### [MATERIAL FOR THIS EXERCISE]
····················

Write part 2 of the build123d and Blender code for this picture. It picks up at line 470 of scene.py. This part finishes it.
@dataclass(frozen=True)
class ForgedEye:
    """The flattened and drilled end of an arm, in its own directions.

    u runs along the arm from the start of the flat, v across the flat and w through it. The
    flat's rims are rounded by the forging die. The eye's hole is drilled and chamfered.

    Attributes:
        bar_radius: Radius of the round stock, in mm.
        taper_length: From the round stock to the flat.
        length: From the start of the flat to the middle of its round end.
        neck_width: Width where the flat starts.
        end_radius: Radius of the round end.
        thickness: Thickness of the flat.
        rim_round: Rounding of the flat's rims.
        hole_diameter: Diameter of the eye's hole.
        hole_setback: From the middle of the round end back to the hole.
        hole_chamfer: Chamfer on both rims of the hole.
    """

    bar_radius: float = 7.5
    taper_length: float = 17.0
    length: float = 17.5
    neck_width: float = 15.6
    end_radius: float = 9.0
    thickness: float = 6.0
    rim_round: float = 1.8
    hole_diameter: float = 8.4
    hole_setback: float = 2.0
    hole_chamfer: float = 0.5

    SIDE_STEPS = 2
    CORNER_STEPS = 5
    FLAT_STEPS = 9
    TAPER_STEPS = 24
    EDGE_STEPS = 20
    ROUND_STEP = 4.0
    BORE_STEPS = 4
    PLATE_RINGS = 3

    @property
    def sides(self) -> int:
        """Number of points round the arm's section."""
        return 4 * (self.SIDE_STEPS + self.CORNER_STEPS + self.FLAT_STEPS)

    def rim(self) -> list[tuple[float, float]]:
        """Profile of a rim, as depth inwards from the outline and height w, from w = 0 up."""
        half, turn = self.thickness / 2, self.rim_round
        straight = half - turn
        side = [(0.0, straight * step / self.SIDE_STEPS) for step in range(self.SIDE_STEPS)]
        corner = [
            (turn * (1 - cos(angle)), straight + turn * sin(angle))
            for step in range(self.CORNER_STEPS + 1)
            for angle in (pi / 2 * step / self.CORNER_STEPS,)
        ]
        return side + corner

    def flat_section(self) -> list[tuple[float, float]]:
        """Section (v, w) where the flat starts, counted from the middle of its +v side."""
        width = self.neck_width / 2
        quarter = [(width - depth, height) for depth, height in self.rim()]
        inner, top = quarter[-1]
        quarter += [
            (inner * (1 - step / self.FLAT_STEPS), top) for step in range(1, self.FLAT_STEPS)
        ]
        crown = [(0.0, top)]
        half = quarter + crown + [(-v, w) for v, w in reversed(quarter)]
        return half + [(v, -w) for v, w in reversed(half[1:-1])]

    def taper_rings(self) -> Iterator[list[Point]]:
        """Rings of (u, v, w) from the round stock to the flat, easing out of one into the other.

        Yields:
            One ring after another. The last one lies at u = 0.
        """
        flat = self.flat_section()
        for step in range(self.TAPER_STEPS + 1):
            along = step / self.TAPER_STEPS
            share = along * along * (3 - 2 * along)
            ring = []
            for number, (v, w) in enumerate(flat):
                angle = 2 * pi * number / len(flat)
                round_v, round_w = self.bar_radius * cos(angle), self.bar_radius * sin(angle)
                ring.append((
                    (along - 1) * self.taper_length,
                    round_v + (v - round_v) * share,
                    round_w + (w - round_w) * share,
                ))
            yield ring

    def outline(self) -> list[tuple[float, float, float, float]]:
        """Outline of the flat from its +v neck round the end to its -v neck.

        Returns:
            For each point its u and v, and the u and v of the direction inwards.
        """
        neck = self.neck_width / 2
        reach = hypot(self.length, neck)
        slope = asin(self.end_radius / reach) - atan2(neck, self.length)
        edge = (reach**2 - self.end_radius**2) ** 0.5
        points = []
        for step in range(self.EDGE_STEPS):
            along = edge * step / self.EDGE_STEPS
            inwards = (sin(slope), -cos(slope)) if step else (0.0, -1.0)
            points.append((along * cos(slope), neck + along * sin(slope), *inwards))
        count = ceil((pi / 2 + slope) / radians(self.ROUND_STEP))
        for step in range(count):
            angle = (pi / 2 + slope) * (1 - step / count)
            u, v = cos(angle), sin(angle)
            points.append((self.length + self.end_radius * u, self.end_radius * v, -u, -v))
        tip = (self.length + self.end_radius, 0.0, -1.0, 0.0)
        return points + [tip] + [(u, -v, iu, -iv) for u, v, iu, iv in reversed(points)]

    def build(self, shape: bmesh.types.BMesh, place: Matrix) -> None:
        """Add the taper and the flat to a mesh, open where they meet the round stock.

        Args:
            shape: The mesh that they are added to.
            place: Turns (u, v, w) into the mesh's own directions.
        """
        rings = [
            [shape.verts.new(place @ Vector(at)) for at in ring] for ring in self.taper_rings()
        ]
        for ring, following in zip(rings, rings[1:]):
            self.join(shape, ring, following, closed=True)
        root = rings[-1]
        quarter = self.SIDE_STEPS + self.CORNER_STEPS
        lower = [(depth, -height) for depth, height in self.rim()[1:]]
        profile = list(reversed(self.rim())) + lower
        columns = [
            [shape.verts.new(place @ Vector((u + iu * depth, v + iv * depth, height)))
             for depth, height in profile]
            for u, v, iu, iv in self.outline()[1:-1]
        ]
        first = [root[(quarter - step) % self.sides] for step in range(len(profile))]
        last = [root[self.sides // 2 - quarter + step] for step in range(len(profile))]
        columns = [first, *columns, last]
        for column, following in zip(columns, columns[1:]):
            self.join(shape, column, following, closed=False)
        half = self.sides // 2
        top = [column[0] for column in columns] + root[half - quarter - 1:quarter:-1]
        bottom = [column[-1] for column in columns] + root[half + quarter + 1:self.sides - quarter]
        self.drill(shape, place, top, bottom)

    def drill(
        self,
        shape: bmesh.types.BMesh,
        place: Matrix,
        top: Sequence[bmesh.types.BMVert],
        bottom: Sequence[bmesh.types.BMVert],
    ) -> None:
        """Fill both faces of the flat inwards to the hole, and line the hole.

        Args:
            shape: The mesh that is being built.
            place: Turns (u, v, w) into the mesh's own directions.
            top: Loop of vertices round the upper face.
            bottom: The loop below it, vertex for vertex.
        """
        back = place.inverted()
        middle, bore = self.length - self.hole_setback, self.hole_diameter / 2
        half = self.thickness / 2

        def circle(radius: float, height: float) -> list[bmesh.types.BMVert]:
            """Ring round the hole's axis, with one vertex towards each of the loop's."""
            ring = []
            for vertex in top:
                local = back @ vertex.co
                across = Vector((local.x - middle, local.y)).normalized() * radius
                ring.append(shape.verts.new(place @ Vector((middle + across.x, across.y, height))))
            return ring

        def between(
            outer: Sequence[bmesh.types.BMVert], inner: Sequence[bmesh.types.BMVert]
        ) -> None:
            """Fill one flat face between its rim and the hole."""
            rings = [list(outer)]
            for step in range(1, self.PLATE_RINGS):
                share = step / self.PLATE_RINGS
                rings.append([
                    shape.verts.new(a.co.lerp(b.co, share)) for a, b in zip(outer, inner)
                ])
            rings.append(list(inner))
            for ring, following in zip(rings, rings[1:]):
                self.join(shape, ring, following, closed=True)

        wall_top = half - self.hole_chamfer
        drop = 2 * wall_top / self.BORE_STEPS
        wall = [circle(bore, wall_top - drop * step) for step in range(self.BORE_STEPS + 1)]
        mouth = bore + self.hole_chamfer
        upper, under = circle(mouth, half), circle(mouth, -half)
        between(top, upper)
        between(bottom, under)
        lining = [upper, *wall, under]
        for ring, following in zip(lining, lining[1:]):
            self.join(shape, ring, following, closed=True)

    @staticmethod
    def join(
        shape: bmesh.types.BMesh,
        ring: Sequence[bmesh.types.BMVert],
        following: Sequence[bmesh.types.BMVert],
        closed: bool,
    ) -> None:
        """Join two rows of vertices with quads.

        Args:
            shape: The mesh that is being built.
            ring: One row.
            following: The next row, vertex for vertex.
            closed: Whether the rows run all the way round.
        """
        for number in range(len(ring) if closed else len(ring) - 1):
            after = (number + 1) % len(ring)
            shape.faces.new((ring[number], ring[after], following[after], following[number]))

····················

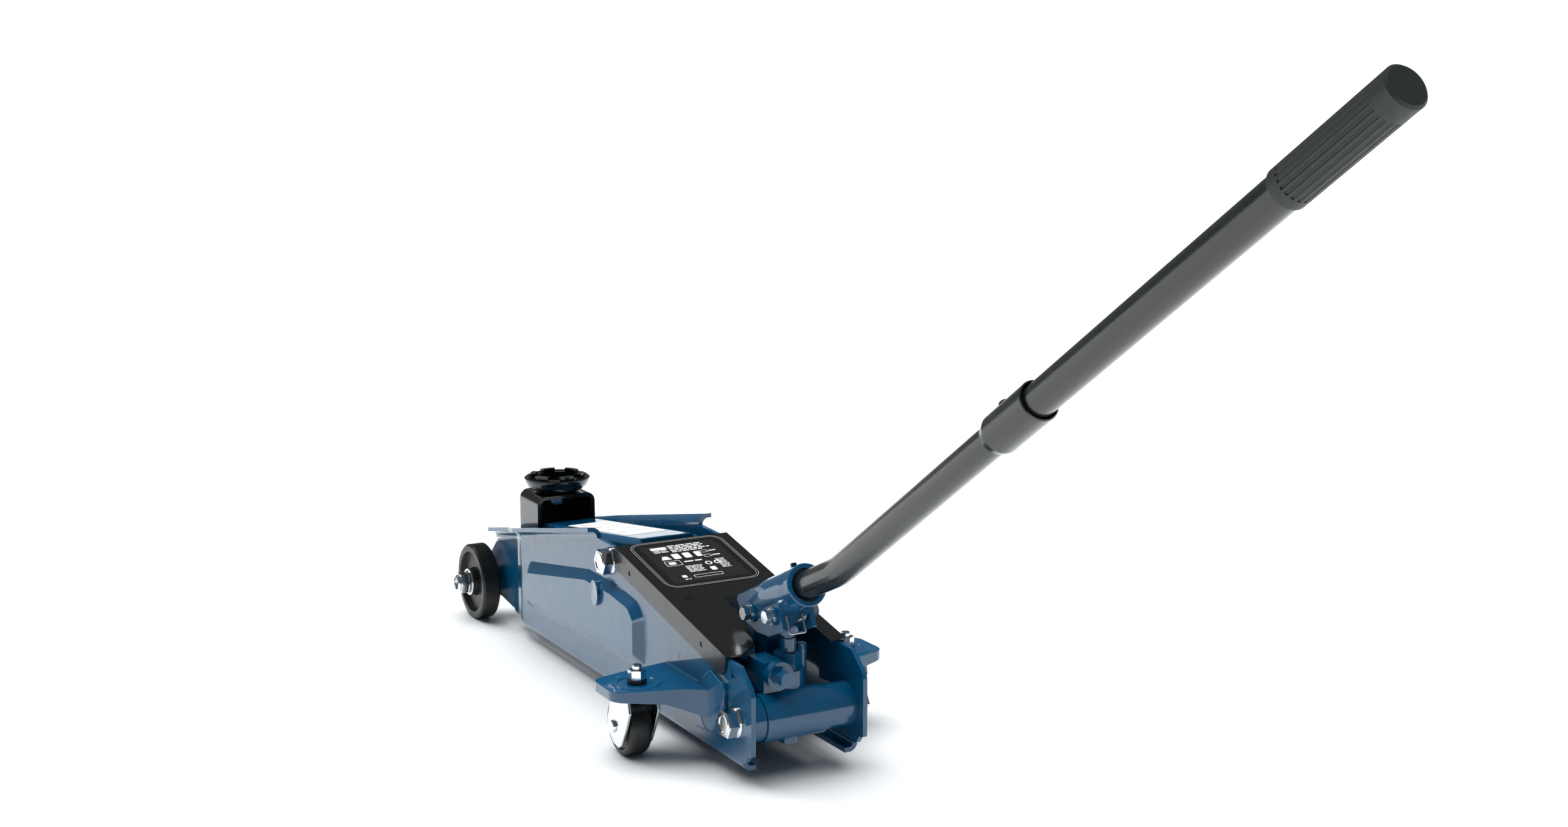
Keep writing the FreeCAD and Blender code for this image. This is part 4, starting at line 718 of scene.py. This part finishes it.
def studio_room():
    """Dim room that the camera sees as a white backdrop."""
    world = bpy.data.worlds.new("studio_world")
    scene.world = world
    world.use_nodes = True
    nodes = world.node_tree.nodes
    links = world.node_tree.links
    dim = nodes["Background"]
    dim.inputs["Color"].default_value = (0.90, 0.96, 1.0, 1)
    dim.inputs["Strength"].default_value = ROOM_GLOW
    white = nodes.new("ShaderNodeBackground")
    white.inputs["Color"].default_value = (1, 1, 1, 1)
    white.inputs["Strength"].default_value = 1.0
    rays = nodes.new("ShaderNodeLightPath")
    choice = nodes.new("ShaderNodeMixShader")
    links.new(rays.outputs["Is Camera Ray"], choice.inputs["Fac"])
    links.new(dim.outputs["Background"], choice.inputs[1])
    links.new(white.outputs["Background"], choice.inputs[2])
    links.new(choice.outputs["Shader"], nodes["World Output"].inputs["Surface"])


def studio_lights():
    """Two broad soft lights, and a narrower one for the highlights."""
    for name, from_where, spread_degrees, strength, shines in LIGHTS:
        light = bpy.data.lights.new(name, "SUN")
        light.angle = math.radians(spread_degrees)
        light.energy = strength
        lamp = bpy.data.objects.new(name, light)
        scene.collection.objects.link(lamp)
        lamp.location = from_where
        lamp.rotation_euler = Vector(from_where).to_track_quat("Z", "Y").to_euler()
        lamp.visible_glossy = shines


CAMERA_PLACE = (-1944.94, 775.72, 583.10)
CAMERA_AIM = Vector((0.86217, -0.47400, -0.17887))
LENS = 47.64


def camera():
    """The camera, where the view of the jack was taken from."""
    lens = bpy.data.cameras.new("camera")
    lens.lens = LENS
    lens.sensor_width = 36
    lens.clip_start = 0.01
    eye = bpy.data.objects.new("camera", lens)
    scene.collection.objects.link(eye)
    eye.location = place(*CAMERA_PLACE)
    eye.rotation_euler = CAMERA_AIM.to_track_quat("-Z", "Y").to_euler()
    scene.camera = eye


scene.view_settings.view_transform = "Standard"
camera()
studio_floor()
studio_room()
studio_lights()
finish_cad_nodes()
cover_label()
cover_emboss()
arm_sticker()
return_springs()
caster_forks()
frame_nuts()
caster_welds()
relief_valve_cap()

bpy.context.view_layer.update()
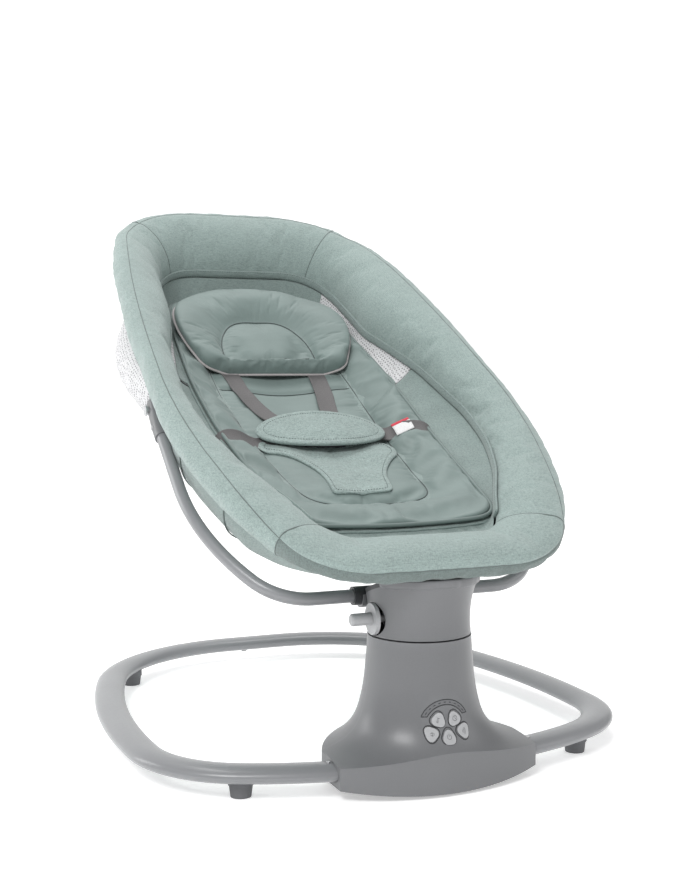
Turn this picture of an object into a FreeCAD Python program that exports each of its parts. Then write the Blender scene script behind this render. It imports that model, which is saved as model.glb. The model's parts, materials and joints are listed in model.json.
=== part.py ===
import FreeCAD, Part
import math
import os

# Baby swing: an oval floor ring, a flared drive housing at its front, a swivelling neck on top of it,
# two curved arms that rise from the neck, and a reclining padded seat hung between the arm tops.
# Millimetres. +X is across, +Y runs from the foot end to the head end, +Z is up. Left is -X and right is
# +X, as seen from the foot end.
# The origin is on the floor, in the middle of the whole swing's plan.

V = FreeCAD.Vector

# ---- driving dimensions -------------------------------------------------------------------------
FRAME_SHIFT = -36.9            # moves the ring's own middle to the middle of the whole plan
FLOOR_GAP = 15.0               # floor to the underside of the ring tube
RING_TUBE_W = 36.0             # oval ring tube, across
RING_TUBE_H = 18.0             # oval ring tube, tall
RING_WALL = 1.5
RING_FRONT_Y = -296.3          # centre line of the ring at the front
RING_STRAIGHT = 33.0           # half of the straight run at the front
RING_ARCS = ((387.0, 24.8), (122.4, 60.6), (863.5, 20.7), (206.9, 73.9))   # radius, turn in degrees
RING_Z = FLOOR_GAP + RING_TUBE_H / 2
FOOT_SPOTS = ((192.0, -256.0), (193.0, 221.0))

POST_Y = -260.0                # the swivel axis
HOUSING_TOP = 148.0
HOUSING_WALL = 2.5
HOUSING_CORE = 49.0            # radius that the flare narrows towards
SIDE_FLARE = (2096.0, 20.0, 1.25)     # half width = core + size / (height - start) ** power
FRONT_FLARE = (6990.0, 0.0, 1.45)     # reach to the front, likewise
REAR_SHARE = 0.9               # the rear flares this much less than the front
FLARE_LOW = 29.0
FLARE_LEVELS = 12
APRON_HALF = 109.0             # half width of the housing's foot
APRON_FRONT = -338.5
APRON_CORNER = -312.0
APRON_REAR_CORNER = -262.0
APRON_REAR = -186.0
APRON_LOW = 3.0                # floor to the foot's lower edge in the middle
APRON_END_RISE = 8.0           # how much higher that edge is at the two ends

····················

### [WORK TO BE COMPLETED]
Only the lines from the one with "Keep writing the" up to the one with "scene.camera = eye" should be repeated, both included, exactly as they appear.

### [ANSWER]
Keep writing the FreeCAD and Blender code for this image. This is part 4, starting at line 718 of scene.py. This part finishes it.
def studio_room():
    """Dim room that the camera sees as a white backdrop."""
    world = bpy.data.worlds.new("studio_world")
    scene.world = world
    world.use_nodes = True
    nodes = world.node_tree.nodes
    links = world.node_tree.links
    dim = nodes["Background"]
    dim.inputs["Color"].default_value = (0.90, 0.96, 1.0, 1)
    dim.inputs["Strength"].default_value = ROOM_GLOW
    white = nodes.new("ShaderNodeBackground")
    white.inputs["Color"].default_value = (1, 1, 1, 1)
    white.inputs["Strength"].default_value = 1.0
    rays = nodes.new("ShaderNodeLightPath")
    choice = nodes.new("ShaderNodeMixShader")
    links.new(rays.outputs["Is Camera Ray"], choice.inputs["Fac"])
    links.new(dim.outputs["Background"], choice.inputs[1])
    links.new(white.outputs["Background"], choice.inputs[2])
    links.new(choice.outputs["Shader"], nodes["World Output"].inputs["Surface"])


def studio_lights():
    """Two broad soft lights, and a narrower one for the highlights."""
    for name, from_where, spread_degrees, strength, shines in LIGHTS:
        light = bpy.data.lights.new(name, "SUN")
        light.angle = math.radians(spread_degrees)
        light.energy = strength
        lamp = bpy.data.objects.new(name, light)
        scene.collection.objects.link(lamp)
        lamp.location = from_where
        lamp.rotation_euler = Vector(from_where).to_track_quat("Z", "Y").to_euler()
        lamp.visible_glossy = shines


CAMERA_PLACE = (-1944.94, 775.72, 583.10)
CAMERA_AIM = Vector((0.86217, -0.47400, -0.17887))
LENS = 47.64


def camera():
    """The camera, where the view of the jack was taken from."""
    lens = bpy.data.cameras.new("camera")
    lens.lens = LENS
    lens.sensor_width = 36
    lens.clip_start = 0.01
    eye = bpy.data.objects.new("camera", lens)
    scene.collection.objects.link(eye)
    eye.location = place(*CAMERA_PLACE)
    eye.rotation_euler = CAMERA_AIM.to_track_quat("-Z", "Y").to_euler()
    scene.camera = eye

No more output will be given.